AIDAinnova selected four Blue Sky research projects for funding.

Significant technological advances within the field of particle detectors have often been made possible thanks to developments beyond the foreseen or intrinsic limits of existing technologies and often in synergy with other fields and industry. AIDAinnova’s dedicated work package on prospective and technology-driven detector R&D (WP13), coordinated by Professor Peter Krizan (University of Ljubljana and JSI), pays tribute to this fact in a call for so-called Blue Sky research projects as announced on July 7, 2021. The inclusion of a dedicated work package for such prospective, technology-driven R&D is a first for large collaborative EC-funded projects on HEP detectors.

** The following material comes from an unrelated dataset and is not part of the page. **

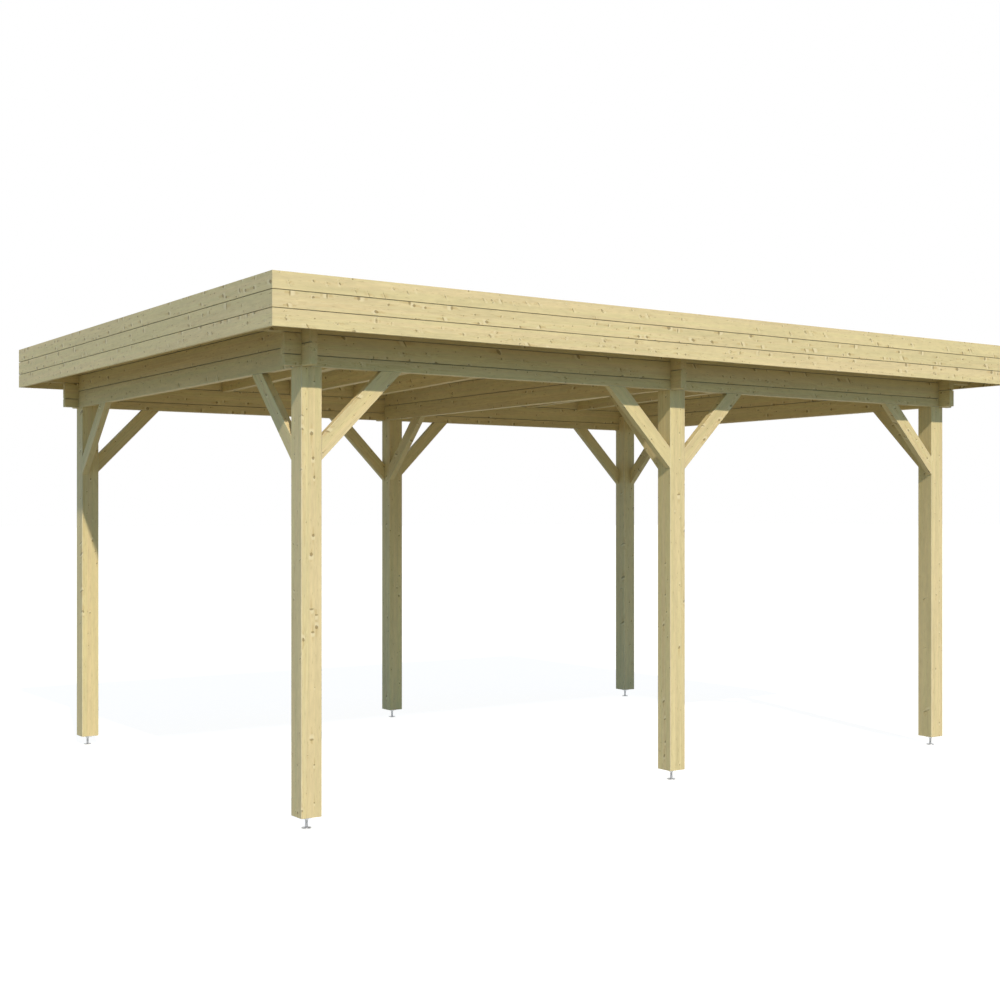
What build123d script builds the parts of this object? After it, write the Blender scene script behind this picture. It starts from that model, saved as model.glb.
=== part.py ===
"""Flat-roofed timber carport.

Six glued posts on screw feet carry two long beams and three cross beams on
shoulders, and a tongue at each post's head stands in the corner between the
two.  Each beam is a stack of logs, tongued and grooved with a shadow gap at
every joint, and the stacks lock into each other at every crossing by notches
of a quarter of a course.  Braces stiffen the posts, joists let into the top
logs fall gently to the back, and a board fascia hides the roof edge.

Frame: X along the long side, Y from front to back, Z up, with the origin on
the ground under the middle of the roof.  All sizes are in millimetres.
"""

import os

from build123d import *

os.makedirs("parts", exist_ok=True)

# Plan of the posts, measured over their outer faces
row_length = 5105
row_depth = 3567

# Posts, measured up to the shoulders that carry the beams, and their screw feet
post_side = 120
post_length = 2358
post_tongue = 120
post_arris = 4
foot_height = 65
foot_radius = 27
foot_thickness = 6
foot_weld = 4
rod_radius = 8
rod_embedment = 150
rod_clearance = 0.3
nut_width = 24
nut_height = 13
head_radius = 35
head_thickness = 5

# Logs of the beams
log_thickness = 44
course = 113
log_arris = 3
log_reach = 98
tongue_width = 12
tongue_height = 8
log_gap = 5
log_gap_depth = 12

# Braces
brace_width = 90
brace_thickness = 44
brace_reach = 486

# Roof
overhang = 319
fall = 71
joist_width = 58
joist_height = 120
joist_pocket = 56
joist_bays = 9
deck_thickness = 18
covering_thickness = 4
covering_upstand = 24
drip_gap = 30

# Fascia
fascia_thickness = 20
fascia_board = 91
fascia_boards = 3
fascia_drop = 153
fascia_gap = 4
fascia_gap_depth = 9

# Levels and lines that follow from the sizes above
half_length = row_length / 2
half_depth = row_depth / 2
beam_underside = foot_height + post_length
quarter = course / 4
fascia_inside_x = half_length + overhang - fascia_thickness
fascia_inside_y = half_depth + overhang - fascia_thickness
fascia_bottom = beam_underside + fascia_drop
fascia_height = fascia_board * fascia_boards

# Left faces of the three posts in a row, and of the three cross beams
post_lefts = {
    "left": -half_length,
    "middle": -log_thickness / 2,
    "right": half_length - post_side,
}
cross_lefts = {
    "left": -half_length,
    "middle": -log_thickness / 2,
    "right": half_length - log_thickness,
}
# Front faces of the two post rows, and of the two long beams
post_fronts = {"front": -half_depth, "back": half_depth - post_side}
long_fronts = {"front": -half_depth, "back": half_depth - log_thickness}

joist_pitch = row_length / joist_bays
joist_centres = [joist_pitch * step - half_length for step in range(1, joist_bays)]


def level(courses):
    """Height of a number of courses above the underside of the beams."""
    return beam_underside + courses * course


def roof_level(y):
    """Height of the underside of the deck, which falls to the back."""
    return level(2.5) + fall * (half_depth - y) / row_depth


def write(piece, name):
    """Label a finished piece and write its file."""
    piece.part.label = name
    export_step(piece.part, f"parts/{name}.step")


def box_between(left, front, bottom, right, back, top, mode=Mode.ADD):
    """Add or cut the box between two corners."""
    centre = ((left + right) / 2, (front + back) / 2, (bottom + top) / 2)
    with Locations(centre):
        Box(right - left, back - front, top - bottom, mode=mode)


def slope_band(left, right, front, back, lower, upper, mode=Mode.ADD):
    """Add or cut a slab along the roof's fall, between two heights above the deck's underside."""
    with BuildSketch(Plane.YZ.offset(left)) as section:
        with BuildLine():
            Polyline(
                (front, roof_level(front) + lower),
                (back, roof_level(back) + lower),
                (back, roof_level(back) + upper),
                (front, roof_level(front) + upper),
                close=True,
            )
        make_face()
    extrude(section.sketch, amount=right - left, mode=mode)


def post(name, side, row):
    """Glued square post with eased arrises and a bore for its foot's rod.

    Its head is rebated for the long and the cross beam, which leaves the shoulders
    they stand on and the tongue in the corner between them.
    """
    left = post_lefts[side]
    front = post_fronts[row]
    centre = (left + post_side / 2, front + post_side / 2)
    top = beam_underside + post_tongue
    with BuildPart() as piece:
        with BuildSketch(Plane.XY.offset(foot_height)):
            with Locations(centre):
                Rectangle(post_side, post_side)
        extrude(amount=post_length + post_tongue)
        chamfer(piece.edges().filter_by(Axis.Z), post_arris)
        near = long_fronts[row]
        box_between(
            left, near, beam_underside, left + post_side, near + log_thickness, top,
            mode=Mode.SUBTRACT,
        )
        near = cross_lefts[side]
        box_between(
            near, front, beam_underside, near + log_thickness, front + post_side, top,
            mode=Mode.SUBTRACT,
        )
        with BuildSketch(Plane.XY.offset(foot_height)):
            with Locations(centre):
                Circle(rod_radius + rod_clearance)
        extrude(amount=rod_embedment + rod_clearance, mode=Mode.SUBTRACT)
    write(piece, name)


def foot(name, left, front):
    """Screw foot: base disc, rod, adjusting nut and head plate."""
    centre = (left + post_side / 2, front + post_side / 2)
    nut_top = foot_height - head_thickness
    with BuildPart() as piece:
        with BuildSketch(Plane(origin=(*centre, 0), x_dir=(1, 0, 0), z_dir=(0, -1, 0))):
            with BuildLine():
                Polyline(
                    (0, 0),
                    (foot_radius, 0),
                    (foot_radius, foot_thickness),
                    (rod_radius + foot_weld, foot_thickness),
                    (rod_radius, foot_thickness + foot_weld),
                    (rod_radius, nut_top),
                    (head_radius, nut_top),
                    (head_radius, foot_height),
                    (rod_radius, foot_height),
                    (rod_radius, foot_height + rod_embedment),
                    (0, foot_height + rod_embedment),
                    close=True,
                )
            make_face()
        revolve(axis=Axis((*centre, 0), (0, 0, 1)))
        with BuildSketch(Plane.XY.offset(nut_top - nut_height)):
            with Locations(centre):
                RegularPolygon(nut_width / 2, 6, major_radius=False)
        extrude(amount=nut_height)
    write(piece, name)


def webs(first):
    """Heights between which one stack of logs passes through a crossing whole."""
    marks = [first, first + 1, first + 2, first + 3]
    return [(level(mark) - quarter, level(mark) + quarter) for mark in marks]


def strip(left, right, front, back, near, far, bottom, top, mode):
    """Add or cut a strip along a log, between two distances from its front or left face."""
    if right - left > back - front:
        box_between(left, front + near, bottom, right, front + far, top, mode=mode)
    else:
        box_between(left + near, front, bottom, left + far, back, top, mode=mode)


def log(name, left, right, front, back, lowest, highest, crossings):
    """One log between two course marks, notched at its crossings for the other stack's logs.

    A log without a highest mark is ripped to the roof's fall.  The lowest log has
    eased lower edges, and every other one has a groove and two shadow gaps there.
    """
    ripped = highest is None
    lengthwise = Axis.X if right - left > back - front else Axis.Y
    bottom = level(lowest)
    top = roof_level(front) if ripped else level(highest)
    plan = (left, right, front, back)
    tongue = ((log_thickness - tongue_width) / 2, (log_thickness + tongue_width) / 2)
    gaps = [(0, log_gap_depth), (log_thickness - log_gap_depth, log_thickness)]
    with BuildPart() as piece:
        box_between(left, front, bottom, right, back, top)
        if lowest == 0:
            chamfer(piece.edges().filter_by(lengthwise).group_by(Axis.Z)[0], log_arris)
        else:
            strip(*plan, *tongue, bottom, bottom + tongue_height, Mode.SUBTRACT)
            for near, far in gaps:
                strip(*plan, near, far, bottom, bottom + log_gap, Mode.SUBTRACT)
        if not ripped:
            strip(*plan, *tongue, top, top + tongue_height, Mode.ADD)
        for near, far in crossings:
            for low, high in webs(0.5 if lengthwise == Axis.X else 0):
                if lengthwise == Axis.X:
                    box_between(near, front, low, far, back, high, mode=Mode.SUBTRACT)
                else:
                    box_between(left, near, low, right, far, high, mode=Mode.SUBTRACT)
        if ripped:
            slope_band(*plan, 0, fall + course, mode=Mode.SUBTRACT)
        if ripped and lengthwise == Axis.X:
            for centre in joist_centres:
                slope_band(
                    centre - joist_width / 2, centre + joist_width / 2,
                    front, back, -joist_pocket, course, mode=Mode.SUBTRACT,
                )
    write(piece, name)


def long_log(name, row, lowest, highest, reach):
    """One log of the front or back long beam."""
    front = long_fronts[row]
    crossings = [(left, left + log_thickness) for left in cross_lefts.values()]
    log(name, -reach, reach, front, front + log_thickness, lowest, highest, crossings)


def cross_log(name, side, lowest, highest):
    """One log of the left, middle or right cross beam."""
    left = cross_lefts[side]
    reach = half_depth + log_reach
    crossings = [(front, front + log_thickness) for front in long_fronts.values()]
    log(name, left, left + log_thickness, -reach, reach, lowest, highest, crossings)


def brace(plane, post_face, direction, thickness):
    """Brace from a post's face up to the beams, drawn on a plane whose y is up."""
    foot_of_brace = beam_underside - brace_reach
    cut = brace_width * 2**0.5
    with BuildSketch(plane) as outline:
        with BuildLine():
            Polyline(
                (post_face, foot_of_brace),
                (post_face + direction * brace_reach, beam_underside),
                (post_face + direction * (brace_reach - cut), beam_underside),
                (post_face, foot_of_brace + cut),
                close=True,
            )
        make_face()
    extrude(outline.sketch, amount=thickness)


def braces(name, side, row):
    """The braces of one post: one or two along its row, and one towards the other row."""
    left = post_lefts[side]
    right = left + post_side
    front = post_fronts[row]
    back = front + post_side
    row_face = front if row == "front" else back - brace_thickness
    side_face = right - brace_thickness if side == "right" else left
    along_row = Plane.XZ.offset(-row_face)
    across = Plane.YZ.offset(side_face)
    with BuildPart() as piece:
        if side != "left":
            brace(along_row, left, -1, -brace_thickness)
        if side != "right":
            brace(along_row, right, 1, -brace_thickness)
        if row == "front":
            brace(across, back, 1, brace_thickness)
        else:
            brace(across, front, -1, brace_thickness)
    write(piece, name)


def joists(name, centres):
    """Joists that follow the roof's fall, notched over the top logs of the long beams."""
    with BuildPart() as piece:
        for centre in centres:
            left = centre - joist_width / 2
            right = centre + joist_width / 2
            slope_band(left, right, -fascia_inside_y, fascia_inside_y, -joist_height, 0)
            for front in long_fronts.values():
                slope_band(
                    left, right, front, front + log_thickness,
                    -joist_height - joist_pocket, -joist_pocket, mode=Mode.SUBTRACT,
                )
    write(piece, name)


def fascia(name, inside_run, inside_distance, turn):
    """Boards along one side of the roof, mitred at both ends, with a shadow gap at each joint."""
    side = Plane.XY.rotated((0, 0, turn))
    outside_run = inside_run + fascia_thickness
    outside = -inside_distance - fascia_thickness
    end = Plane(origin=side.origin, x_dir=side.y_dir, z_dir=side.x_dir)
    with BuildPart() as piece:
        with BuildSketch(side.offset(fascia_bottom)):
            with BuildLine():
                Polyline(
                    (-outside_run, outside),
                    (outside_run, outside),
                    (inside_run, -inside_distance),
                    (-inside_run, -inside_distance),
                    close=True,
                )
            make_face()
        extrude(amount=fascia_height)
        with BuildSketch(end):
            for joint in range(1, fascia_boards):
                height = fascia_bottom + joint * fascia_board
                with Locations((outside + fascia_gap_depth / 2, height)):
                    Rectangle(fascia_gap_depth, fascia_gap)
        extrude(amount=outside_run, both=True, mode=Mode.SUBTRACT)
    write(piece, name)


for row, front in post_fronts.items():
    for side, left in post_lefts.items():
        post(f"{row}_{side}_post", side, row)
        foot(f"{row}_{side}_foot", left, front)
        braces(f"{row}_{side}_braces", side, row)

crossing_reach = half_length + log_reach
for row in long_fronts:
    long_log(f"{row}_beam_bottom_half_log", row, 0, 0.5, crossing_reach)
    long_log(f"{row}_beam_middle_log", row, 0.5, 1.5, crossing_reach)
long_log("front_beam_upper_log", "front", 1.5, 2.5, fascia_inside_x)
long_log("front_beam_ripped_log", "front", 2.5, None, fascia_inside_x)
long_log("back_beam_ripped_log", "back", 1.5, None, fascia_inside_x)

for side in cross_lefts:
    cross_log(f"{side}_cross_bottom_log", side, 0, 1)
    cross_log(f"{side}_cross_middle_log", side, 1, 2)
    cross_log(f"{side}_cross_ripped_log", side, 2, None)

joists("left_bay_joists", [centre for centre in joist_centres if centre < 0])
joists("right_bay_joists", [centre for centre in joist_centres if centre > 0])

with BuildPart() as roof_deck:
    slope_band(
        -fascia_inside_x, fascia_inside_x,
        -fascia_inside_y, fascia_inside_y - drip_gap, 0, deck_thickness,
    )
write(roof_deck, "roof_deck")

with BuildPart() as roof_covering:
    sheet_top = deck_thickness + covering_thickness
    rim_top = sheet_top + covering_upstand
    front_edge = -fascia_inside_y
    back_edge = fascia_inside_y - drip_gap
    slope_band(
        -fascia_inside_x, fascia_inside_x, front_edge, back_edge, deck_thickness, sheet_top,
    )
    slope_band(
        -fascia_inside_x, fascia_inside_x,
        front_edge, front_edge + covering_thickness, sheet_top, rim_top,
    )
    for left in (-fascia_inside_x, fascia_inside_x - covering_thickness):
        slope_band(left, left + covering_thickness, front_edge, back_edge, sheet_top, rim_top)
write(roof_covering, "roof_covering")

fascia("front_fascia", fascia_inside_x, fascia_inside_y, 0)
fascia("right_fascia", fascia_inside_y, fascia_inside_x, 90)
fascia("back_fascia", fascia_inside_x, fascia_inside_y, 180)
fascia("left_fascia", fascia_inside_y, fascia_inside_x, 270)
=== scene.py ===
"""Looks of a flat-roofed timber carport.

Glued spruce posts on zinc-plated screw feet carry stacked logs, joists, a
boarded deck under a rubber membrane, and a mitred fascia.  Every piece is
modelled in metres round the fixed frame, whose parts it stands for.
"""

import math
import random

import bmesh
import bpy
from bpy.props import FloatProperty, FloatVectorProperty, IntProperty, PointerProperty
from bpy.types import Operator, Panel, PropertyGroup
from mathutils import Matrix, Vector


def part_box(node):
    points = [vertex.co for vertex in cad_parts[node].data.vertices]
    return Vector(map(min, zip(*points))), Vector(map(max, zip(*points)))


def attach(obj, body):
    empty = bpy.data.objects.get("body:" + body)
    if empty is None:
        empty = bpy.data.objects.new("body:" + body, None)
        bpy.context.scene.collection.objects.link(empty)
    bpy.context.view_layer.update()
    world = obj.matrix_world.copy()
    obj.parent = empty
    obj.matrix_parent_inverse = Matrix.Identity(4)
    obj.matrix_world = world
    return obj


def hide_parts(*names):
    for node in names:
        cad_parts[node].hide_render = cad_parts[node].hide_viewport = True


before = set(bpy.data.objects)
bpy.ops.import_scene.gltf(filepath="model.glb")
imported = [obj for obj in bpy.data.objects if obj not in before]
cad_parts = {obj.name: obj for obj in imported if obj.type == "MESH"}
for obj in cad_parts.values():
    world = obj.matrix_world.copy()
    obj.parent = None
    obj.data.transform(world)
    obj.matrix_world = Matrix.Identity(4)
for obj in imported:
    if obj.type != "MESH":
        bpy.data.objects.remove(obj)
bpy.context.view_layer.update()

bl_info = {
    "name": "Timber carport",
    "version": (1, 0, 0),
    "blender": (4, 5, 0),
    "location": "View3D > Sidebar > Carport",
    "description": "Builds the timber, steel and roofing of a flat-roofed carport",
    "category": "Object",
}

X = Vector((1, 0, 0))
Y = Vector((0, 1, 0))
Z = Vector((0, 0, 1))
ROWS = ("front", "back")
SIDES = ("left", "middle", "right")
FASCIA_TURNS = {"front": 0, "right": 90, "back": 180, "left": 270}
# Points nearer to each other than this are merged
WELD_DISTANCE = 0.00001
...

By the deadline on September 12, a total of 15 research proposals had been received. Out of these, six were devoted to novel semiconductor materials, three to radiation-hard silicon technologies, three to light detection and scintillators, two to gaseous detectors, and one to prospective research on data acquisition. A selection committee comprising nine AIDAinnova members and external experts graded and discussed all 15 proposals and made its final selection on December 7.

The selected projects include two studies of novel semiconductor detectors (“Thin Silicon Sensors for Extreme Fluences” and “The Silicon Electron Multiplier, a new approach to charge multiplication in solid state detectors”), an investigation of a novel scintillator (“Development of fine-sampling calorimeters with nanocomposite scintillating materials”), and research and development of wireless data transfer (“Wireless Data Transfer for High-Energy Physics Applications”).